> **SUPPLIED DATA**:
____________

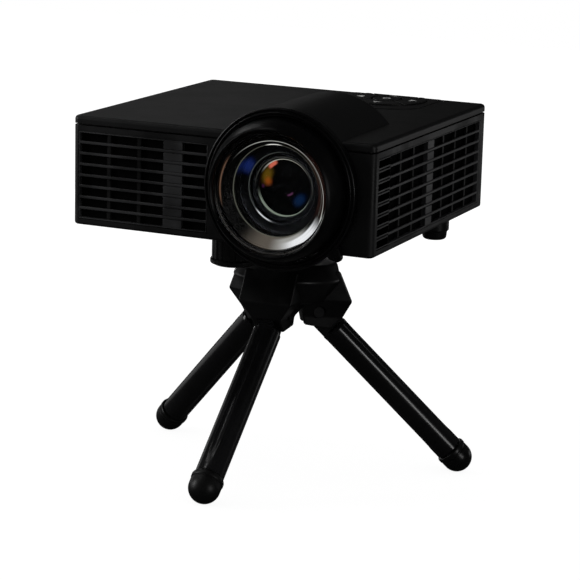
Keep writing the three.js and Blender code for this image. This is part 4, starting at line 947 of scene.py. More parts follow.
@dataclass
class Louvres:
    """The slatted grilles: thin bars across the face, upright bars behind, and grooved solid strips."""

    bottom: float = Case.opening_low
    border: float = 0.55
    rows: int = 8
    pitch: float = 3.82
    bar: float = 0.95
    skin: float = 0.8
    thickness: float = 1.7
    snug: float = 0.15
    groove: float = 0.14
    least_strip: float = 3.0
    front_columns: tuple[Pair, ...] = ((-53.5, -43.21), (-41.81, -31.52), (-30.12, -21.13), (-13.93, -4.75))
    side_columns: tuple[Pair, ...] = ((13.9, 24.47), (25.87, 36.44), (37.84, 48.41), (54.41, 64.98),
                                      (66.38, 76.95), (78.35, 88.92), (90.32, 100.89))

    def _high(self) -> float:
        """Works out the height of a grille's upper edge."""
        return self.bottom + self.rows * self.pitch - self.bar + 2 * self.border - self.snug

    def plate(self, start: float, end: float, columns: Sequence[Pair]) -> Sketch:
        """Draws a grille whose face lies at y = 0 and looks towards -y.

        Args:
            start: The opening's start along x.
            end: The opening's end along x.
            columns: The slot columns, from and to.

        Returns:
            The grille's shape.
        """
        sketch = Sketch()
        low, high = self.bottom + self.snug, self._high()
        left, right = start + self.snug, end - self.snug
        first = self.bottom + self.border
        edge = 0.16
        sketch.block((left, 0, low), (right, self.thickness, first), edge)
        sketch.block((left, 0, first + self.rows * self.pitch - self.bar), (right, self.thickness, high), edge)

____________

> **WORK TO BE COMPLETED**: Everything from the first line of the material through the line containing "columns: The slot" is to be printed exactly; lines after that are to be left out.

> **EXERCISE OUTPUT**:
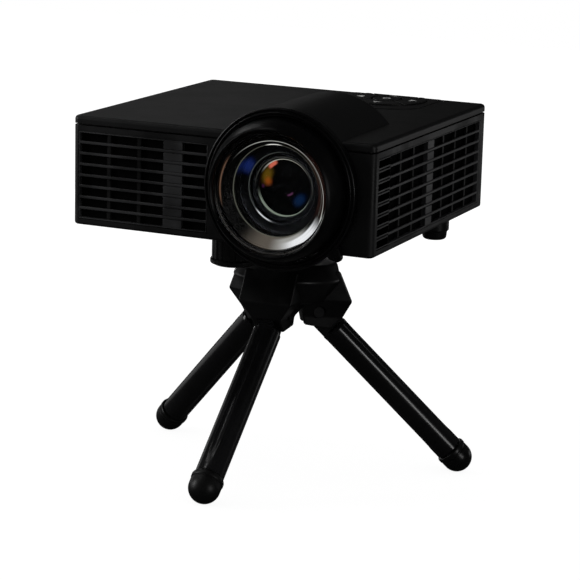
Keep writing the three.js and Blender code for this image. This is part 4, starting at line 947 of scene.py. More parts follow.
@dataclass
class Louvres:
    """The slatted grilles: thin bars across the face, upright bars behind, and grooved solid strips."""

    bottom: float = Case.opening_low
    border: float = 0.55
    rows: int = 8
    pitch: float = 3.82
    bar: float = 0.95
    skin: float = 0.8
    thickness: float = 1.7
    snug: float = 0.15
    groove: float = 0.14
    least_strip: float = 3.0
    front_columns: tuple[Pair, ...] = ((-53.5, -43.21), (-41.81, -31.52), (-30.12, -21.13), (-13.93, -4.75))
    side_columns: tuple[Pair, ...] = ((13.9, 24.47), (25.87, 36.44), (37.84, 48.41), (54.41, 64.98),
                                      (66.38, 76.95), (78.35, 88.92), (90.32, 100.89))

    def _high(self) -> float:
        """Works out the height of a grille's upper edge."""
        return self.bottom + self.rows * self.pitch - self.bar + 2 * self.border - self.snug

    def plate(self, start: float, end: float, columns: Sequence[Pair]) -> Sketch:
        """Draws a grille whose face lies at y = 0 and looks towards -y.

        Args:
            start: The opening's start along x.
            end: The opening's end along x.
            columns: The slot columns, from and to.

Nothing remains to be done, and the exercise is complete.